In 'golden age' for CDMOs, Thermo Fisher invests $150M in pharma services
- Thermo Fisher Scientific said this week it will invest $150 million in its pharma services business, aiming to boost its capacity for product development and commercial manufacturing.
- The money will expand three sites, two in Italy and one in Greenville, North Carolina, in response to customer requests for aseptic filling lines and isolator technology, the company said Monday. Thermo executives expect construction to complete within two years.
- "These investments will help expand our global sterile manufacturing network and meet the increasing demand from customers that rely on our biologics development and manufacturing expertise," said Michel Lagarde, president of Thermo's pharma services business.
Thermo's business touches a wide swath of the life sciences industry and posted $24 billion in revenue last year.
Its four main units are life sciences solutions, analytical instruments, specialty diagnostics, and laboratory products and services. The pharma services business falls within the laboratory products and services unit, which was the best performing unit last year out of the four by revenue, earning just more than $10 billion.
CEO Marc Casper said on Thermo's last earnings call that its 2017 purchase of contract development and manufacturing organization Patheon for more than $7 billion has gone smoothly, with the unit now integrated into the larger company.

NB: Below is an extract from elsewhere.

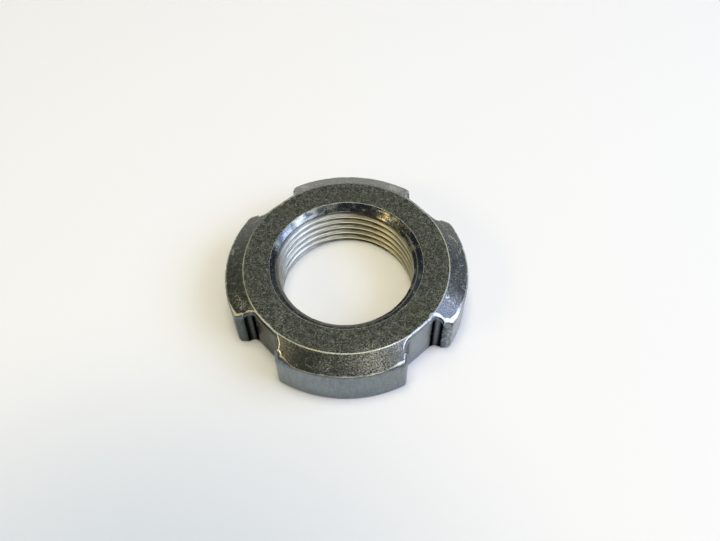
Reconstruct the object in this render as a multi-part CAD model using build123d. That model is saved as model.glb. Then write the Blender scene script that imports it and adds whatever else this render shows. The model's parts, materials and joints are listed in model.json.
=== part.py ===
"""Slotted round lock nut with four wide lugs and a fine-threaded hole.

All sizes are in millimetres. The axis of the hole is Z. The origin is in the
middle of the bottom face, on which the nut lies. With four slots, two lugs
stand along X and two along Y, and a spanner slot lies between each two.
"""
import os
from math import cos, hypot, radians, sin, tan

from build123d import *

# Thread. The hole is left smooth, at the thread's smallest diameter.
thread_major_d = 24.0
thread_pitch = 1.5
hole_d = thread_major_d - 1.0825 * thread_pitch

# Body
outer_d = 40.6
height = 9.3

# Spanner slots: a flat floor, and walls that open outwards from it. At each root a
# round relief runs on from the floor and bites into the wall.
slot_count = 4
slot_depth = 2.9
slot_floor_width = 5.4
slot_flare_angle = 45.0
root_relief_radius = 1.25
lug_corner_radius = 0.9

# Bevel round the top. It starts on the flat face, just inside the slot floors.
bevel_inset = 0.35
bevel_angle = 30.0

# Eased edges along the whole outline: rounded at the top, bevelled at the foot
top_edge_radius = 0.5
bottom_edge_bevel = 0.3

# Countersinks: the wide one at the top, a small one at the bottom
top_sink_width = 1.5
top_sink_depth = 1.2
bottom_sink_width = 0.25
bottom_sink_depth = 0.25

outer_r = outer_d / 2
hole_r = hole_d / 2
floor_r = outer_r - slot_depth
bevel_r = floor_r - bevel_inset
first_slot_angle = 180 / slot_count


def from_axis(place):
    return hypot(place.X, place.Y)


# The outline seen from above: a disc with the slots cut out of its rim. In the slot's
# own frame, X runs outwards along its middle.
flare = radians(slot_flare_angle)
past_rim = outer_r + 1.0
half_floor = slot_floor_width / 2
half_mouth = half_floor + (past_rim - floor_r) * tan(flare)
relief_chord = 2 * root_relief_radius * cos(flare)
root = Vector(floor_r, half_floor)
relief_end = root + Vector(cos(flare), sin(flare)) * relief_chord
mouth = Vector(past_rim, half_mouth)
half_slot = (
    Line((floor_r, 0), root)
    + TangentArc(root, relief_end, tangent=(0, 1))
    + Line(relief_end, mouth)
    + Line(mouth, (past_rim, 0))
)
slot = make_face(half_slot + mirror(half_slot, Plane.XZ))
slot_places = PolarLocations(0, slot_count, start_angle=first_slot_angle)
outline = Circle(outer_r) - slot_places * slot
on_rim = outer_r - slot_depth / 4
lug_corners = [v for v in outline.vertices() if from_axis(v) > on_rim]
outline = fillet(lug_corners, lug_corner_radius)

# The turned form: half of its section, swept once round the axis
past_rim_z = height - (past_rim - bevel_r) * tan(radians(bevel_angle))
half_section = make_face(
    Polyline(
        (hole_r, bottom_sink_depth),
        (hole_r + bottom_sink_width, 0),
        (past_rim, 0),
        (past_rim, past_rim_z),
        (bevel_r, height),
        (hole_r + top_sink_width, height),
        (hole_r, height - top_sink_depth),
        close=True,
    )
)
turned = revolve(Plane.XZ * half_section, Axis.Z)
nut = extrude(outline, height) & turned


def outline_edges(solid, at_top):
    """The edges that end the upright walls of the lugs and slots."""
    faces = solid.faces().filter_by(lambda f: abs(f.normal_at().Z) < 0.01)
    faces = faces.filter_by(lambda f: from_axis(f.center()) > bevel_r)
    edges = ShapeList(faces.edges())
    if at_top:
        return edges.filter_by(lambda e: e.bounding_box().min.Z > height / 2)
    return edges.filter_by(lambda e: e.bounding_box().max.Z < 0.001)


nut = fillet(outline_edges(nut, at_top=True), top_edge_radius)
nut = chamfer(outline_edges(nut, at_top=False), bottom_edge_bevel)

lock_nut = nut.solid()
lock_nut.label = "lock_nut"
os.makedirs("parts", exist_ok=True)
export_step(lock_nut, "parts/lock_nut.step")
box = lock_nut.bounding_box()
print("lock_nut", "valid" if lock_nut.is_valid else "not valid")
print("volume", round(lock_nut.volume, 1), "mm3, faces", len(lock_nut.faces()))
print("box", [round(v, 3) for v in (*box.min, *box.max)])
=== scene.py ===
# %% [markdown]
# A slotted round lock nut. On a machine it is screwed onto a shaft against a bearing
# and tightened with a hook spanner, whose nose drops into one of the four slots.
# The nut in the picture is used: the blackened skin is grainy, every edge is rubbed
# bright, and the thread still shines. The solid model gives its size and place, and
# this script gives it its thread, its wear and its finish.

# %% Load the solid model
import json
import random
from math import atan2, ceil, cos, degrees, hypot, pi, radians, sin, sqrt, tan

import bmesh
import bpy
import numpy as np
from mathutils import Matrix, Vector

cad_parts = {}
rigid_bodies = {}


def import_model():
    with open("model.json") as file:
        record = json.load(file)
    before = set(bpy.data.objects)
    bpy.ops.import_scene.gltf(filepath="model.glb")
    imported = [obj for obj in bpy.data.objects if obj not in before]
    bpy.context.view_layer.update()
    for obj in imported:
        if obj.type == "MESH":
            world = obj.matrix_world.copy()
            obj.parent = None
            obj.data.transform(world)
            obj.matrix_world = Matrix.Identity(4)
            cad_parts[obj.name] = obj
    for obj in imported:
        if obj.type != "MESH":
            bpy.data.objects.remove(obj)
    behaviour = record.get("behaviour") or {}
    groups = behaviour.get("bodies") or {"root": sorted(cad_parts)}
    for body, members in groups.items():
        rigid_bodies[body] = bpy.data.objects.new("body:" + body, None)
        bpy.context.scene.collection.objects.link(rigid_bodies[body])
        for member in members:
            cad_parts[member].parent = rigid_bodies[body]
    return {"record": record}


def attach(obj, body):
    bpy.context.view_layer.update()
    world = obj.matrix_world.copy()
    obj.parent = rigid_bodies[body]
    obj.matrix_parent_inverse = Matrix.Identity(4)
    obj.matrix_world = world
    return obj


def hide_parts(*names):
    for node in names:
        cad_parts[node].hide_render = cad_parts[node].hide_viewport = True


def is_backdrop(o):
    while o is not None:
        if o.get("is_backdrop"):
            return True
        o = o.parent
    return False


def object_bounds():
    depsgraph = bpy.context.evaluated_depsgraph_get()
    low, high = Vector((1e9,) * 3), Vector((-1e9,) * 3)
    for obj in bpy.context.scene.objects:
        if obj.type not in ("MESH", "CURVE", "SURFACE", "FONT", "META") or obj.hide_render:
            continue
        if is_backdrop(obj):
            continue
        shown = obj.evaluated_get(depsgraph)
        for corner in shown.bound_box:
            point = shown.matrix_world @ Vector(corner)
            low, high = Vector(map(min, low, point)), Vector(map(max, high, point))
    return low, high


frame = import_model()
cad_low, cad_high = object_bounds()
print("solid model, mm:", [round((end - start) * 1000, 2) for start, end in zip(cad_low, cad_high)])

# %% [markdown]
# Sizes come first. The box of the solid model gives the nut's radius and height, and its
# record gives the radius of the hole. The others are the nut's own drawing sizes, and
# each is named in the cell that first needs it. They could be measured off the solid's
# mesh, but named values are easier to read, and every row of points is worked out from
# them.

# %% Main sizes, in metres
MM = 0.001
thread_record = next(mount for mount in frame["record"]["mounts"] if mount["name"] == "thread")
hole_r = thread_record["dims"]["r_mm"] * MM
outer_r = cad_high.x
height = cad_high.z
slot_count = 4
lug_middle = pi / slot_count
print("radius", round(outer_r / MM, 2), "mm, hole radius", round(hole_r / MM, 3), "mm")

# %% [markdown]
# The outline seen from above repeats eight times: from the middle of a slot to the middle
# of a lug, then the same mirrored. Half of a slot is a flat floor, a round relief that
# runs on from it and bites into the wall, a short flared wall, a rounded lug corner and
# the arc of the rim. A curve object could hold it, but the next steps also need the
# outward direction at every point, to round the edges. So the outline is walked in small
# steps, and each step keeps its place, its direction, how round its top edge is, and how
# much shade is painted on its wall there: none on the rim, and most in the reliefs.

# %% Straight and round stretches of the outline
column_step = 0.15 * MM


def edge_and_relief_shade(count, edge_radius, relief_shade):
    """How round the top edge is on a stretch, and its painted shade from one end to the other."""
    share = np.arange(count) / count
    stops = np.linspace(0, 1, len(relief_shade))
    return np.full(count, edge_radius * MM), np.interp(share, stops, relief_shade)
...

Thermo executives zeroed in on the CDMO space as a particularly lucrative one, and have followed that up with a $100 million investment last year and, now, another $150 million this year.
Speaking at an investor presentation earlier this month, Casper said he sees the pharma and biotech industries as particularly ripe for continued growth.
"When I look at the dynamics in that business, we think it's truly the golden age for the CDMO space," he said
Casper cited two primary factors to support that conclusion. First, more than 75% of all experimental molecules are in smaller biotechs that lack manufacturing capability, he said. Additionally, these biotechs are going later into the development process without selling, leading them to stay with a CDMO for commercial purposes as well.
Secondly, the chief executive said leading pharmas "have manufacturing networks that are mismatched with their demand," causing them to work with CDMOs — including Thermo.
When asked whether internal investments or outside dealmaking were priorities, Casper noted a preference for the former.
"The greatest return within reason is leveraging your existing network by basically filling up the buildings, adding marginal capital to really drive capacity," Casper said.